The Christian Community

Outside the ruins of Philippi, Fr. Dennis Kasule proclaims the Gospel during Mass by the river where St. Lydia, Paul’s first gentile convert, was baptized (Acts 16:11-15)

One of the things that has struck me the most on this pilgrimage so far is the intimacy the Christian community shared together during the early Church. It first occurred to me at the cave churches in Cappadocia while pondering the friendship of Basil and Gregory of Nazianzus and the tight knit communities and homes that the believers would have shared. It was clear that these Christians were not just a people gathered together but an intimate group of family and friends. The tables from which they ate their meals resembled the table that Our Lord and the Apostles would have eaten from during the Last Supper, rectangular and long, able to hold up to 40-50 people. From these tables you can see the deep connection that these Christians had between the table of fellowship, (from which they shared their meals), and the table of the Eucharist (from which they received the bread of life). I would love to see this same koinonia and sharing of life in our parishes back home.

This intimacy was also apparent in Greece as well, as we pondered the lives of Cyril and Methodius and the many saints who had given their lives for Christ in Thessaloniki, the ancient city addressed in the First and Second Letters of St. Paul to the Thessalonians. In this city alone, there were multiple saints who gave their lives for Christ, one of whom was the martyr, St. Demetrius. I couldn’t imagine having a city in the United States filled with multiple saints, but I immediately began to believe that this could be possible, and that if it could happen here, surely it could happen back home too.

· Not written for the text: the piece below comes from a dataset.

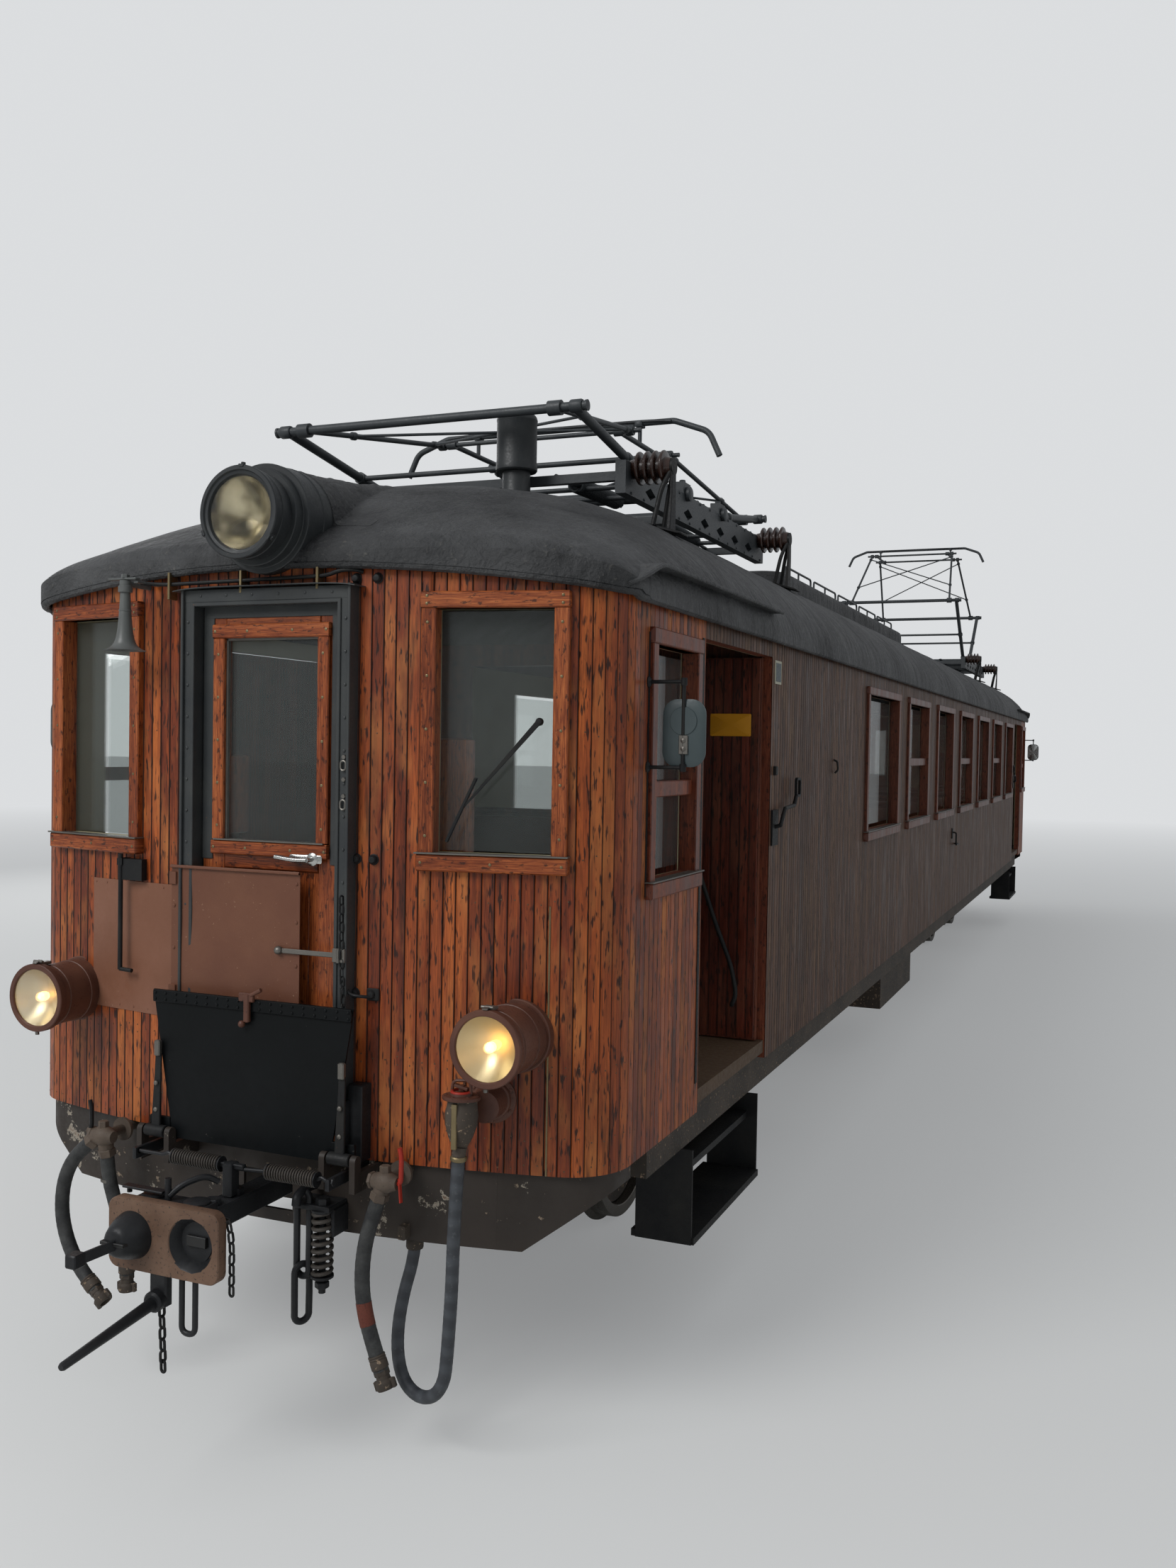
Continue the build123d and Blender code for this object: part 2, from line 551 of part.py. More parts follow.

In addition, we learned that if it wasn’t for orthodox priests sharing the Greek language with the children in underground gathering spaces during the time of the Ottoman Empire, the Greek language wouldn’t have survived. You can imagine the intimacy they shared together as they gathered around candlelight to share the gospels in the koine Greek in which it was first written. So too in Phillipi, where Lydia was baptized, you could see the intimate love that the Lord had for Lydia, as well as the closeness between Paul and Lydia, his first convert. Out of everyone, the Holy Spirit chose Lydia, and chose to do amazing things through her entire household, which would have included hundreds of people since she was a rich business owner.

So what is the message? The Holy Spirit is working to develop deeper intimacy in our lives and in our Christian communities where people not only come together but become intimate friends and family with one another. Sometimes these communities weren’t big, but the love they shared together was truly amazing. These are the types of communities that the Lord wants to form in our parishes and in our homes. Let us be ever fuller of the Holy Spirit, and the friendship that God desires to share with us, and realize that the saints always come in pairs. 

Br. Kevin Menard, Canons Regular of St. John Cantius, and Francis Strong, Diocese of Peoria, before Mass in the ruins of Corinth, Greece.